If that is the case, and I believe it to be true, then love may be the only thing in his list that is “real and abiding” as long as it comes from the true love giver—God. For a Christ-follower who believes the Bible is true, it says “God is Love.”
1 John 4:7-12
7 Dear friends, let us love one another, because love is from God, and everyone who loves has been born of God and knows God. 8 The one who does not love does not know God, because God is love. 9 God’s love was revealed among us in this way: God sent His One and Only Son into the world so that we might live through Him.
Francis Church got that one right, but as for romance? Romance is defined by Webster’s as, “a medieval tale based on legend, chivalric love and adventure, or the supernatural.”

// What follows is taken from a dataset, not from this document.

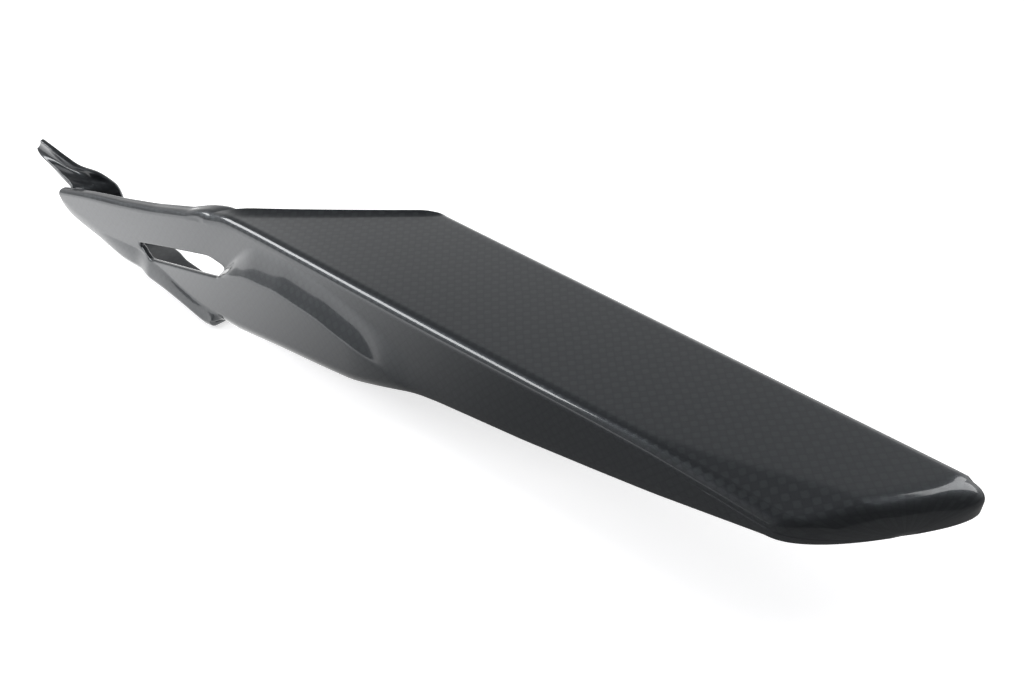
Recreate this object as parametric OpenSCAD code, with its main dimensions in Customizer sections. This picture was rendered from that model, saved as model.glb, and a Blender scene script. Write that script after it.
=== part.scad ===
// Motorcycle chain guard: one thin laminate shell with a cover plate, a side wall,
// a slotted front arm with a return flange, a front tongue and two fixing holes.
// Units are millimetres. +X runs along the guard to its rear nose, +Y goes to the
// wheel side, +Z is up, and the outer face looks to -Y. The cover plate lies level.
// The origin is the centre of the rear fixing hole, in the middle of the laminate.

/* [Laminate] */
// thickness of the laminate everywhere
wall_t = 1.8; // [1.2:0.1:2.2]
// outside radius of the long ridge between plate and side wall
ridge_r = 3.2; // [2.6:0.1:4]
// outside radius where the plate turns down into the inner flange
back_r = 3.0; // [2.6:0.1:3.6]

/* [Cover plate] */
// length of the ridge from its front corner to the root of the nose
ridge_len = 181; // [170:1:195]
// how far the ridge toes in towards the wheel over its length
ridge_toe = 7.15; // [4:0.05:10]
// front corner of the inner edge, measured along the guard from the ridge corner
back_front_x = 46.5; // [42:0.5:52]
// front corner of the inner edge, measured across the guard from the ridge corner
back_front_y = 44.0; // [40:0.5:48]
// rear corner of the inner edge, measured along the guard from the ridge corner
back_rear_x = 207.2; // [196:0.1:216]
// rear corner of the inner edge, measured across the guard from the ridge corner
back_rear_y = 39.6; // [36:0.1:43]
// height of the curled-up lip on the slanted front edge
lip_h = 1.5; // [0:0.1:3]
// depth over which that lip curls up
lip_run = 4; // [3:0.5:6]

/* [Side wall] */
// draft of the side wall in degrees, outward at the bottom
draft_deg = 2; // [0:0.5:4]
// height of the side wall at the nose
nose_h = 12.5; // [11:0.5:15]
// height of the side wall where the lower pod ends
mid_h = 31.4; // [29:0.2:34]
// height of the side wall under the front corner
front_h = 41.4; // [40:0.2:44]
// how far the lower pod stands out of the wall
pod_out = 3.6; // [2:0.1:5]
// how far the bottom edge tucks under
tuck = 2.0; // [0.5:0.1:2.4]

/* [Front arm] */
// length of the arm in front of the ridge corner
arm_len = 82; // [80:0.5:84]
// angle at which the arm flares out of the side wall, in degrees
arm_flare = 9; // [5:0.5:12]
// fall of the arm's top edge per millimetre of length
arm_fall = 0.215; // [0.18:0.005:0.24]
// how far the leg along the arm's lower edge stands out
leg_out = 2.4; // [1:0.1:3]
// depth of the return flange behind the leg
flange_d = 15; // [12:0.5:18]
// radius of the bend from the leg into the return flange
flange_r = 2.2; // [2:0.1:2.6]

/* [Slot] */
// height of the slot at its middle
slot_h = 7.4; // [6:0.1:8]
// distance of the slot's rear end in front of the ridge corner
slot_end = 4.6; // [4:0.2:8]
// length of the slot
slot_len = 48; // [44:0.5:49]

/* [Fixing] */
// diameter of the bolt that passes each hole
bolt_d = 6; // [5:0.5:6]
// clearance between a bolt and its hole, on the diameter
bolt_play = 0.5; // [0.3:0.1:0.8]
// place of the rear hole along the guard from the ridge corner
tab_x = 118; // [100:1:130]
// depth of the rear hole's centre below the plate
tab_drop = 11.5; // [11:0.5:13]
// half width of the ear that carries the rear hole
tab_half = 13; // [11:0.5:16]
// depth of the inner flange away from that ear
flange_h = 9; // [7.5:0.5:10]
// place of the front hole, in front of the ridge corner
front_hole = 66; // [64:0.5:67]

/* [Nose] */
// how far the nose reaches behind its root
nose_len = 9.2; // [7:0.2:11]
// squareness of the nose
nose_pow = 2.8; // [2.2:0.1:4]
// how far the nose sags below its root
nose_sag = 0.8; // [0:0.1:1.5]
// slope of the bevel that widens towards the nose
bevel = 0.16; // [0:0.01:0.24]

/* [Hidden] */
carbon = [0.165, 0.175, 0.190];
hole_r = (bolt_d + bolt_play) / 2;
arc = [0, 22.5, 45, 67.5, 90];
arm_tip = -arm_len;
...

Again, as a Christ-follower who believes the Bible is true, this one may also be “real and abiding”. Romance as a tale, therefore, if the tale points to the TRUE MYTH, as C. S. Lewis describes it, may also be “real and abiding”.

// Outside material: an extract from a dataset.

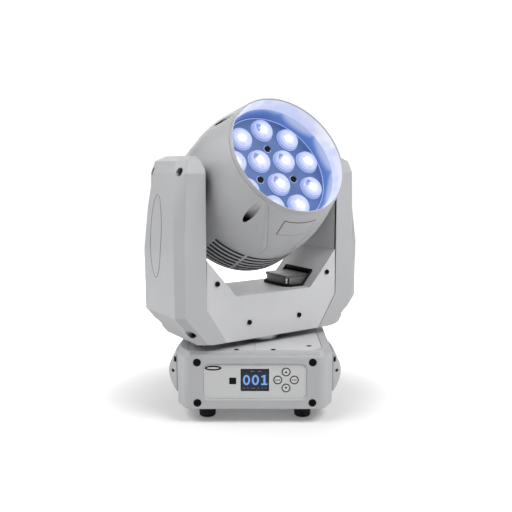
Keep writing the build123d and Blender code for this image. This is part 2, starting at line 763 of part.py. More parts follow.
# ---------------------------------------------------------------- head
FRONT_CURVE = ((93.5, 97.3), (95.7, 90), (100.1, 75), (104.2, 60), (108.0, 45), (111.0, 30),
               (112.5, 15), (112.8, 0), (112.8, SHELL_SEAM))
REAR_CURVE = ((112.8, SHELL_SEAM), (112.8, -25), (112.5, -45), (111.2, -60), (108.2, -71),
              (103.0, -80.5), (95.5, -88), (85.0, -94), (72.0, -98), (60.0, -99.6))


def shell_solid(curve):
    """Solid of revolution under an outer curve."""
    frame = Polyline(curve[-1], (0, curve[-1][1]), (0, curve[0][1]), curve[0])
    return lathe([Spline(*curve), frame])


def front_hollow():
    """Inside of the front shell, open at the mouth and at the seam."""
    points = [(92.2, 98.5), (92.7, 91), (96.2, 77)]
    points += [(r - SHELL_WALL, h) for r, h in FRONT_CURVE[3:]]
    points[-1] = (points[-1][0], SHELL_SEAM - 1)
    return lathe([Spline(*points), Polyline(points[-1], (0, SHELL_SEAM - 1), (0, 98.5), points[0])])


def well_places():
    """The four screw wells of the head, as (x, y)."""
    return [(sx * WELL_CIRCLE_X, sy * WELL_CIRCLE_Y) for sx in (-1, 1) for sy in (-1, 1)]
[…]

Lewis writes about this in his letter to Arthur Greeves:
Now the story of Christ is simply a true myth: a myth working on us in the same way as the others, but with this tremendous difference that it really happened: and one must be content to accept it in the same way, remembering that it is God’s myth where the others are men’s myths. (October 18, 1931)
Francis Church may have gotten “romance” correct too, in his letter to Virginia, if it refers to the “true myth” as Lewis defines it.

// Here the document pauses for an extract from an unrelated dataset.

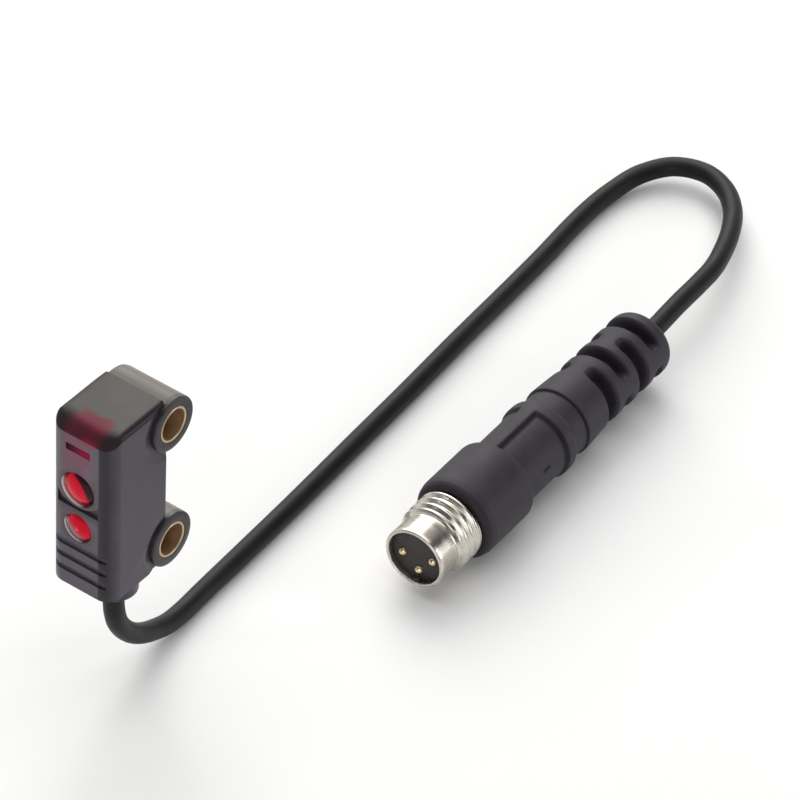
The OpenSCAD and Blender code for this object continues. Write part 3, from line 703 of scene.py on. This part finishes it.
n.set(Base_Color=col, Roughness=n.span(fine, 0.3, 0.7, 0.32, 0.42), Normal=n.bump(fine, 0.08, 0.006))
n.bsdf.inputs["Specular IOR Level"].default_value = 0.3
front_mat = n.mat
upper_plate = refine("front_plate_upper", "front_plate_top", front_mat, bevel=0.08, segments=3,
                     sharp=lambda v: v.z > 9.68)
lower_plate = refine("front_plate_lower", "front_plate_bottom", front_mat, bevel=0.08, segments=3)

# the red element seen through each clear dome: off to the lower left in the large one, to the upper right in the small
# one; the rest of each dome has painted shade, and a painted reflection lights its lower-left rim
def lens_material(name, shape):
    n = Nodes(name)
    x, y, zz = n.xyz()
    soft = n.noise(1.2, 2.0, 0.5)
    red = n.mix(n.span(soft, 0.3, 0.7), rgb(198, 1, 26), rgb(212, 4, 44))
    n.set(Base_Color=shape(n, x, zz, red), Roughness=n.span(soft, 0.3, 0.7, 0.04, 0.07))
    n.bsdf.inputs["Specular IOR Level"].default_value = 0.1
    n.bsdf.inputs["Coat Weight"].default_value = 0.03
    n.bsdf.inputs["Coat Roughness"].default_value = 0.02
    return n.mat


def large(n, x, zz, red):
    # painted shade outside the red element, painted reflection as the light lower-left rim
    lit = n.span(n.radius(x, zz, -1.7, 2.2), 2.4, 2.75, 1.0, 0.0)
    r = n.radius(x, zz, -0.3, 3.1)
    rim = n.math("MULTIPLY", n.window(r, 1.62, 1.95, 0.08), n.span(n.math("DIVIDE", n.along(x, zz, -0.3, 3.1, -0.8, -0.6), r), 0.45, 0.9))
    return n.mix(n.math("MULTIPLY", rim, 0.8), n.mix(lit, rgb(50, 22, 32), red), rgb(214, 176, 180))


def small(n, x, zz, red):
    # painted reflection as the pale lower left and rim, painted shade along the right edge
    lit = n.span(n.along(x, zz, -0.3, -1.9, 0.67, 0.74), -0.65, -0.3)
    r = n.radius(x, zz, -0.3, -1.9)
    edge = n.math("MULTIPLY", n.span(r, 1.36, 1.52), n.span(n.along(x, zz, -0.3, -1.9, 0.67, 0.74), 0.2, 0.8))
    rim = n.math("MULTIPLY", n.span(r, 1.3, 1.46), n.span(n.math("DIVIDE", n.along(x, zz, -0.3, -1.9, -0.8, -0.6), r), 0.4, 0.85))
    body = n.mix(n.math("MULTIPLY", edge, 0.75), n.mix(lit, rgb(124, 100, 105), red), rgb(48, 6, 16))
    return n.mix(n.math("MULTIPLY", rim, 0.8), body, rgb(232, 222, 223))


rx = refine("receiver_lens", "lens_large", lens_material("red_lens_large", large), bevel=0.0)
tx = refine("emitter_lens", "lens_small", lens_material("red_lens_small", small), bevel=0.0)

n = Nodes("slot_window_fine")
soft = n.noise(1.5, 2.0, 0.5)
x, y, zz = n.xyz()
# painted shade: the slot is darkened at its left end and along its top
lit = n.math("MULTIPLY", n.span(x, -1.8, 0.6), n.span(zz, 7.6, 8.3, 1.0, 0.6))
n.set(Base_Color=n.mix(lit, rgb(30, 3, 12), n.mix(soft, rgb(140, 4, 50), rgb(162, 8, 66))), Roughness=n.span(soft, 0.3, 0.7, 0.4, 0.5))
n.bsdf.inputs["Specular IOR Level"].default_value = 0.06
slot_window = refine("indicator_window", "slot_window", n.mat, bevel=0.04, segments=2)

n = turned_metal("sleeve_metal_fine", rgb(143, 110, 80), rgb(160, 127, 96), (0.3, 0.42), (1, 0, 0), fine=30.0, bump=0.1)
x, y, zz = n.xyz()
bore = n.bsdf.inputs["Base Color"].links[0].from_socket
end = n.span(n.math("ABSOLUTE", x), 3.86, 3.93)
n.put(n.mix(end, bore, rgb(184, 165, 136)), n.bsdf.inputs["Base Color"])
n.put(n.math("ADD", n.math("MULTIPLY", end, 0.65), 0.3), n.bsdf.inputs["Metallic"])
sleeve_mat = n
sleeves = [refine(f"{w}_sleeve", f"{w}_mounting_sleeve", sleeve_mat.mat, bevel=0.1, segments=2) for w in ("upper", "lower")]

# ------------------------------------------------------------------ what is inside keeps its CAD shape
inner = {
    "optics_block": grained("inside_black", rgb(22, 22, 23), rgb(30, 30, 31)),
    "light_guide": grained("inside_guide", rgb(196, 30, 50), rgb(220, 48, 66), rough=(0.15, 0.25), bump=0.03),
    "circuit_board": grained("inside_board", rgb(22, 70, 42), rgb(34, 92, 54), rough=(0.3, 0.42), grain=6.0, cloud=1.4),
    "receiver_chip": grained("inside_chip", rgb(20, 20, 22), rgb(32, 32, 34), rough=(0.4, 0.55)),
    "emitter_led": grained("inside_clear_lamp", rgb(214, 210, 200), rgb(232, 228, 220), rough=(0.1, 0.18), bump=0.02),
    "signal_led": grained("inside_amber_lamp", rgb(228, 168, 60), rgb(240, 188, 84), rough=(0.15, 0.25), bump=0.03),
    "power_led": grained("inside_green_lamp", rgb(110, 180, 80), rgb(132, 200, 100), rough=(0.15, 0.25), bump=0.03),
    "logic_chip": grained("inside_logic", rgb(18, 18, 20), rgb(28, 28, 30), rough=(0.45, 0.6)),
    "teach_trimmer": grained("inside_trimmer", rgb(184, 176, 160), rgb(202, 194, 178), rough=(0.4, 0.55)),
    "cable_grommet": grained("bush_rubber", rgb(34, 32, 34), rgb(44, 42, 44), rough=(0.55, 0.7)),
    "cable_tail": sheath,
    "wire_brown": grained("lead_brown", rgb(92, 52, 28), rgb(110, 64, 36), rough=(0.4, 0.5)),
    "wire_blue": grained("lead_blue", rgb(28, 62, 150), rgb(38, 78, 172), rough=(0.4, 0.5)),
    "wire_black": grained("lead_black", rgb(18, 18, 20), rgb(28, 28, 30), rough=(0.4, 0.5)),
}
for name, n in inner.items():
    for sl in NODES[name].material_slots:
        sl.material = n.mat

# ------------------------------------------------------------------ floor, light
def plane(name, size, z, material, cuts=24):
    bm = bmesh.new()
    bmesh.ops.create_grid(bm, x_segments=cuts, y_segments=cuts, size=size / 2)
    me = bpy.data.meshes.new(name)
    bm.to_mesh(me)
    bm.free()
    me.materials.append(material)
    ob = link(bpy.data.objects.new(name, me))
    ob.location.z = z
    return ob


n = Nodes("pale_floor")
tone = n.noise(0.004, 3.0, 0.5)
n.set(Base_Color=n.mix(n.span(tone, 0.3, 0.7), (0.86, 0.86, 0.86, 1), (0.89, 0.89, 0.885, 1)), Roughness=0.9)
n.bsdf.inputs["Specular IOR Level"].default_value = 0.1
floor = plane("floor", 6.0, FLOOR * MM - 0.00002, n.mat)
floor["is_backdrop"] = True


def softbox(name, direction, distance, size, watts, colour=(1, 1, 1), target=(0.004, 0.03, -0.012)):
    d = Vector(direction).normalized()
    data = bpy.data.lights.new(name, "AREA")
    data.shape = "RECTANGLE"
    data.size, data.size_y = size
    data.energy = watts
    data.color = colour
    ob = link(bpy.data.objects.new(name, data))
    ob.location = Vector(target) + d * distance
    ob.rotation_euler = d.to_track_quat("Z", "Y").to_euler()
    return ob


softbox("light_back_left", (-0.62, 0.55, 0.66), 0.7, (0.55, 0.55), 3.4, (1.0, 0.985, 0.96))
softbox("light_over", (0.0, 0.1, 1.0), 0.8, (0.8, 0.8), 3.2)
softbox("light_front", (0.55, -0.9, 0.35), 0.8, (0.5, 0.5), 1.8)
softbox("light_front_left", (-0.45, -0.85, 0.34), 0.8, (0.12, 0.12), 0.5)
softbox("light_right_strip", (0.8, 0.5, 0.2), 0.6, (0.14, 0.3), 0.8)

world = bpy.data.worlds.new("studio")
bpy.context.scene.world = world
world.use_nodes = True
wt = world.node_tree
wt.nodes.clear()
wo = wt.nodes.new("ShaderNodeOutputWorld")
bg = wt.nodes.new("ShaderNodeBackground")
tc = wt.nodes.new("ShaderNodeTexCoord")
# bright to the back left, dim to the right and behind the camera
side = wt.nodes.new("ShaderNodeVectorMath")
side.operation = "DOT_PRODUCT"
side.inputs[1].default_value = (-0.8, 0.6, 0.15)
ramp = wt.nodes.new("ShaderNodeValToRGB")
mr = wt.nodes.new("ShaderNodeMapRange")
wt.links.new(tc.outputs["Generated"], side.inputs[0])
wt.links.new(side.outputs["Value"], mr.inputs[0])
mr.inputs[1].default_value = -1.0
mr.inputs[2].default_value = 1.0
wt.links.new(mr.outputs[0], ramp.inputs[0])
els = ramp.color_ramp.elements
els[0].position, els[0].color = 0.40, (0.10, 0.10, 0.105, 1)
els[1].position, els[1].color = 0.85, (0.95, 0.95, 0.94, 1)
mid = els.new(0.6)
mid.color = (0.22, 0.22, 0.225, 1)
wt.links.new(ramp.outputs[0], bg.inputs[0])
bg.inputs[1].default_value = 0.8
wt.links.new(bg.outputs[0], wo.inputs[0])

vs = bpy.context.scene.view_settings
vs.view_transform = "Standard"
vs.look = "None"
vs.exposure = 0.0
vs.gamma = 1.0

# ------------------------------------------------------------------ sizes
low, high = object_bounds()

As far, then, as Francis Church’s four proofs to a little girl goes, he is not telling the truth.
And neither is the world as it substitutes Santa Clause for truth.
However, wait. There was a real, living man based on the legend. That man was also a Christ-follower who believed the Bible is true. That man was Nicholas of Myra.
Though he’s one of the most popular saints in the Greek and Latin churches, his existence isn’t attested by any historical document. All we can say is that he was PROBABLY the bishop of Myra (near modern Finike, Turkey) sometime in the 300s.
Supposedly, Nicholas was wealthy. In the most famous story about his life, he secretly threw bags of gold through the windows of three girls about to be forced into lives of prostitution, to provide a proper dowry for them.
Nicholas was chosen by the people of Myra to be their bishop. But when Diocletian and Maximian began their persecutions of Christians, they threw Nicholas in prison.
When Constantine became emperor, Nicholas was released with countless others and returned to his preaching.The people revered his memory. Some think he has been represented by Medieval artists more frequently than any nearly any other saint.
Sadly, somewhere along the line with his gold- giving fame, people began giving presents in Nicholas’ name on his feast day. When the Reformation came along, Martin Luther, for example, replaced this bearer of gifts with the Christ Child, or, in German, Christkindl. Over the years, that became repronounced Kriss Kringle, now considered another name for Santa Claus.
I believe Gaye Frances Willard got it right in her painting, “Every Knee Shall Bow” as seen below, where Santa Clause in his red suit, kneels before the manger of Jesus.
Gaye Frances Willard describes the meaning behind her painting on her website:
Christ entered our humanness with all of its brokenness, pain & sin, knowing the price He would pay for our redemption. But His glory lit a Bethlehem sky and gave angels a song on the night of His birth. It is in glory that He will return. When He does, every eye will see Him & every knee will bow. “So that at the name of Jesus, every knee should bow.” (Philippians 2:10)
This Christmas, when we see the red-suited santas and think of Francis Church’s logical fallacies that led to the deception of children everywhere, let’s not mix up truth with myth. Let’s look for the “True Myth” such as changed atheist C. S. Lewis into a Christ-follower.
And let’s remember that Christ will return. And like the real Nicholas of Myra (Santa Claus), imprisoned for following Jesus, may every knee, yours and mine, bow for the amazing, miraculous, astonishing Messiah—the King of kings—who was born for us.